2010年代初めのロシアのコンピューター・ゲーム市場は5億4000万ドルだったが、今後3年で15億ドルに達するとElectronic Arts(エレクトロニック・アーツ)社の専門家は考えている。

ロシアのゲーム産業の成長が、オンラインで保証されているというのは、専門家の共通した意見だ。「この傾向が見られるのは、今年が初めてではありません。ゲーム産業は時間の流れとともに、より確固なものとなっています」と、Mail.ru Groupは自社報告に記している。

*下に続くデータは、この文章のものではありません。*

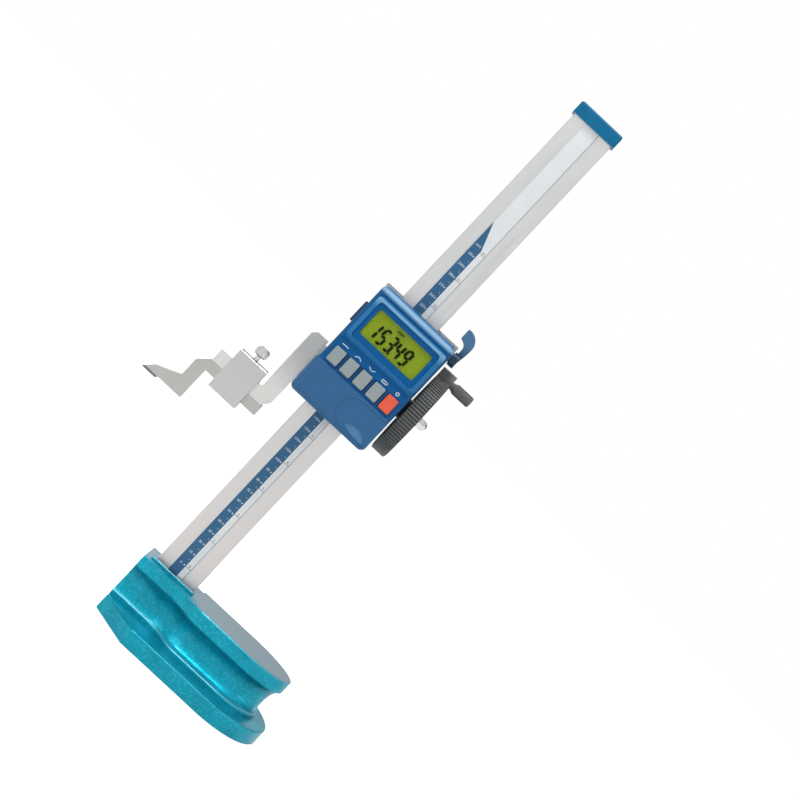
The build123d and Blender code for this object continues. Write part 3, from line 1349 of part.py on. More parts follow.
# Thumb screw with a fluted head
with BuildPart() as thumb_screw:
    rod(
        (clamp_middle_x, JAW_CENTER_Y, JAW_BOTTOM + JAW_HEIGHT + 0.1),
        (0, 0, 1),
        KNOB_TOP - JAW_BOTTOM - JAW_HEIGHT - 1.0,
        KNOB_SHANK_R,
    )
    with BuildSketch(Plane.XY.offset(KNOB_BOTTOM)):
        with Locations((clamp_middle_x, JAW_CENTER_Y)):
            Circle(KNOB_RADIUS)
            with PolarLocations(KNOB_RADIUS + 0.25, KNOB_FLUTES):
                Circle(0.6, mode=Mode.SUBTRACT)
    extrude(amount=KNOB_TOP - KNOB_BOTTOM)
    with BuildSketch(Plane(origin=(clamp_middle_x, JAW_CENTER_Y, 0), x_dir=(1, 0, 0), z_dir=(0, -1, 0))):
        with BuildLine():
            Polyline(
                (0, JAW_BOTTOM),
                (KNOB_SHANK_R + 0.01, JAW_BOTTOM),
                (KNOB_SHANK_R + 0.01, KNOB_BOTTOM),
                (KNOB_RADIUS - 1.0, KNOB_BOTTOM),
                (KNOB_RADIUS + 0.1, KNOB_BOTTOM + 1.0),
                (KNOB_RADIUS + 0.1, KNOB_TOP - 1.2),
                (KNOB_RADIUS - 1.2, KNOB_TOP),
                (0, KNOB_TOP),
                close=True,
            )
        make_face()
    revolve(axis=Axis((clamp_middle_x, JAW_CENTER_Y, 0), (0, 0, 1)), mode=Mode.INTERSECT)
thumb_screw.part.label = "thumb_screw"

pieces = [
    base_casting.part,
    column_clamp_plate.part,
    column_screws.part,
    column.part,
    scale_strip.part,
    rack.part,
    rack_screws.part,
    top_cap.part,
    slider_frame.part,
    gib_strip.part,
    gib_screws.part,
    shaft_bushes.part,
    pinion_shaft.part,
    shaft_end_screw.part,
    drive_pinion.part,
    pinion_pin.part,
    crank_wheel.part,
    wheel_washer.part,
    wheel_nut.part,
    handle_pin.part,
    crank_grip.part,
    lock_lever.part,
    lock_screw.part,
    display_housing.part,
    display_backplate.part,
    read_head.part,
    housing_screws.part,
    lcd_module.part,
    lcd_window.part,
    circuit_board.part,
    dome_switches.part,
    *buttons,
    data_connector.part,
    port_cover.part,
    battery_door.part,
    battery.part,
    battery_contact.part,
    measuring_jaw.part,
    jaw_screws.part,
    scriber.part,
    carbide_tip.part,
    scriber_clamp.part,
    thumb_screw.part,
]

os.makedirs("parts", exist_ok=True)
for piece in pieces:
    export_step(piece, f"parts/{piece.label}.step")
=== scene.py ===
"""Finishes, printed marks, display and stage for the digital height gauge."""

import math

import bmesh
import bpy
from mathutils import Matrix, Vector


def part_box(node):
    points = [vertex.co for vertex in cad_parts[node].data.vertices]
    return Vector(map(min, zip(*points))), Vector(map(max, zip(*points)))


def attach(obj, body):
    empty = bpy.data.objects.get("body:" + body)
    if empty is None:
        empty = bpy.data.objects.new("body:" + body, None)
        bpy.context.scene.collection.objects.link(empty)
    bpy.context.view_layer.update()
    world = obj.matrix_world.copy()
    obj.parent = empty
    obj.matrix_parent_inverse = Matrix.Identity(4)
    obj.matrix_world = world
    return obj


bl_info = {
    "name": "Digital height gauge",
    "version": (1, 0, 0),
    "blender": (4, 5, 0),
    "location": "3D View > Sidebar > Height gauge",
    "description": "Finishes, printed scale, display and stage of a digital height gauge",
    "category": "Object",
}

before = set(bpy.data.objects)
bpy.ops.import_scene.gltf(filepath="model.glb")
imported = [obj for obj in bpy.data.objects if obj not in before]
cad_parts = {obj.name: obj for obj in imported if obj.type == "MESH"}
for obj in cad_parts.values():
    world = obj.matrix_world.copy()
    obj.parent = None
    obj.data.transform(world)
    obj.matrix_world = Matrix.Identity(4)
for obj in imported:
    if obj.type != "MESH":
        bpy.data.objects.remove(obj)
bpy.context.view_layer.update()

MM = 0.001


def mm(*values):
    """Millimetres as metres."""
    return tuple(value * MM for value in values)


# Levels and limits that the finishes follow, in the row's frame

# Base casting and clamp plate, with the levels of their painted shade and painted highlights
GROUND_FROM = 46.5 * MM
BLOCK_END = 24 * MM
COVE = mm(17.5, 38.4)
COVE_UNDER_RIM = mm(29, 35.5)
COVE_FOOT = mm(19, 27)
FLANGE = mm(9, 17)
PLATE_CHAMFER = mm(49.2, 49.3)
TABLE_EDGE = mm(47.9, 48.8)
FLANGE_EDGE = mm(11.6, 12.4)
LIP_CREST = mm(15.3, 16.7)
BRIGHT_EDGES_FROM = 20 * MM

# Metals and lever, from the level where a tone starts to the level where it ends; the column's
# tone is painted light and the jaw's painted shade
COLUMN_RISE = mm(80, 320)
JAW_RISE = mm(196, 226)
LEVER_RISE = mm(299, 309)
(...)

ソーシャル・ネットワークのゲームも、活発に成長を続けている。2010年から2011年にかけて200%の伸びを示し、ダウンロードされたアプリは数億を数える。

オフラインのゲームの衰退

Electronic Artsのロシア現地法人のトニー・ワトキンス社長によると、2015年までにロシア市場は15億ドルに達し、うち12億ドルが、ソーシャル・ネットワーク、free2play(フリップ)、携帯電話のゲームで、わずか3億ドル強がパソコンやゲーム・コンソールのゲームになるという。

オフラインのパソコン・ゲームは、ロシアで急速に衰退している。2000年代末には半分以上を占めていたものの、昨年は23%にとどまり、今年末はさらにマイナス成長が続くと専門家は考えている。マルチプラットフォームの好調な伸びは、PSPやニンテンドーなどのゲーム・コンソール市場に負の影響を与え、スマートフォンにユーザーが流れている。

昨年、Portal 2(ポータル・ツー)、The Elder Scrolls V(ジ・エルダー・スクロールズ・ファイブ)のSkyrim(スカイリム)、Batman(バットマン)のArkham City(アーカム・シティ)、Gears of War 3(ギアーズ・オブ・ウォー・スリー)、Uncharted 3(アンチャーテッド・スリー)、The Legend of Zelda(ゼルダの伝説)のSkyward Sword(スカイ・ウォードソード)などが次々と販売されたが、大手ゲーム会社にとって、厳しい年となった。

マイクロソフトも

例えば、Microsoft(マイクロソフト)社は、2012年第1四半期の決算報告を行ったが、収益は記録を更新したものの、Xbox(エックスボックス)などをてがけている、Entertainment and Devices(エンターテーメント・アンド・デバイセズ)事業部門の業績は、思わしくなかった。

事業部門の収益は、昨年同期比16.5%減の16億ドルで、損益は2億2900万ドルほどになった。第1四半期のXbox 360(エックスボックス・サンロクマル)コンソールの販売台数は140万個で、270万個だった昨年同期に比べて48%減だった。Microsoft社の代表は、収益が減った理由について、コンソール市場の全体的な傾向だと説明している。